-- Start of DATA EXTRACT --

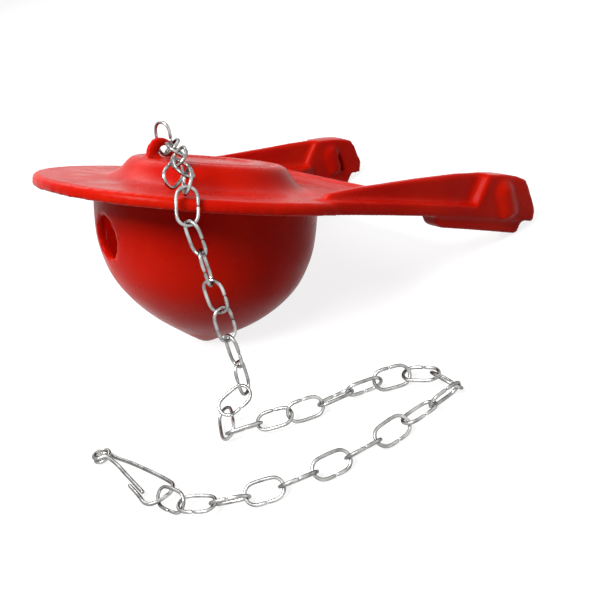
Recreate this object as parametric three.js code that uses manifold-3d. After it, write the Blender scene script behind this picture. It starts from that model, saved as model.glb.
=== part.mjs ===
// Rubber flush-valve flapper with its lift chain, as it lies on a table: millimetres, +Z up.
// The moulding is drawn in its own frame, disc axis upright, and then laid over on its bulb and
// the two ends of its yoke. The chain falls over the near rim and loops round on the table.
import * as THREE from "three";
import { mergeVertices } from "three/addons/utils/BufferGeometryUtils.js";
import Module from "manifold-3d";

const wasm = await Module();
wasm.setup();
const { Manifold, Mesh: SolidMesh } = wasm;

const vec = (x, y, z) => new THREE.Vector3(x, y, z);
const vec2 = (x, y) => new THREE.Vector2(x, y);

// Sealing disc
const DISC_RADIUS = 40;
const DISC_TOP = 2.6;
const RIM_FACE = 1.9;
const RIM_BEVEL = 0.9;
const OUTSIDE_SEGMENTS = 60;
const INSIDE_SEGMENTS = 36;

// Domed top of the air chamber, radius and height of each point from its foot to the centre
const DOME_PROFILE = [
  [25.0, 2.6],
  [23.0, 2.9],
  [21.4, 3.8],
  [20.2, 5.0],
  [19.3, 6.3],
  [18.2, 7.4],
  [16.8, 7.9],
  [15.9, 7.9],
  [15.6, 7.4],
  [14.6, 7.4],
  [14.2, 7.9],
  [10.4, 8.1],
  [9.8, 7.6],
  [0.0, 7.6],
];
const DOME_ROOF_UNDERSIDE = 5.2;
const DOME_INNER_RADIUS = 15.8;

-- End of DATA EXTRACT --

Extract all of the data above without altering anything.

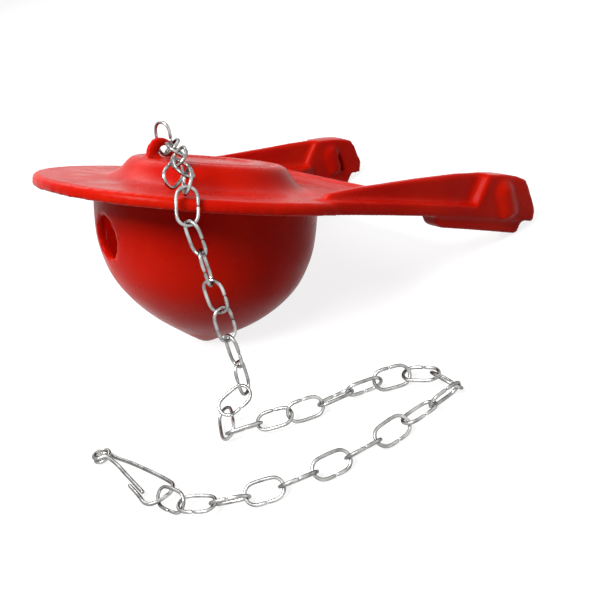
Recreate this object as parametric three.js code that uses manifold-3d. After it, write the Blender scene script behind this picture. It starts from that model, saved as model.glb.
=== part.mjs ===
// Rubber flush-valve flapper with its lift chain, as it lies on a table: millimetres, +Z up.
// The moulding is drawn in its own frame, disc axis upright, and then laid over on its bulb and
// the two ends of its yoke. The chain falls over the near rim and loops round on the table.
import * as THREE from "three";
import { mergeVertices } from "three/addons/utils/BufferGeometryUtils.js";
import Module from "manifold-3d";

const wasm = await Module();
wasm.setup();
const { Manifold, Mesh: SolidMesh } = wasm;

const vec = (x, y, z) => new THREE.Vector3(x, y, z);
const vec2 = (x, y) => new THREE.Vector2(x, y);

// Sealing disc
const DISC_RADIUS = 40;
const DISC_TOP = 2.6;
const RIM_FACE = 1.9;
const RIM_BEVEL = 0.9;
const OUTSIDE_SEGMENTS = 60;
const INSIDE_SEGMENTS = 36;

// Domed top of the air chamber, radius and height of each point from its foot to the centre
const DOME_PROFILE = [
  [25.0, 2.6],
  [23.0, 2.9],
  [21.4, 3.8],
  [20.2, 5.0],
  [19.3, 6.3],
  [18.2, 7.4],
  [16.8, 7.9],
  [15.9, 7.9],
  [15.6, 7.4],
  [14.6, 7.4],
  [14.2, 7.9],
  [10.4, 8.1],
  [9.8, 7.6],
  [0.0, 7.6],
];
const DOME_ROOF_UNDERSIDE = 5.2;
const DOME_INNER_RADIUS = 15.8;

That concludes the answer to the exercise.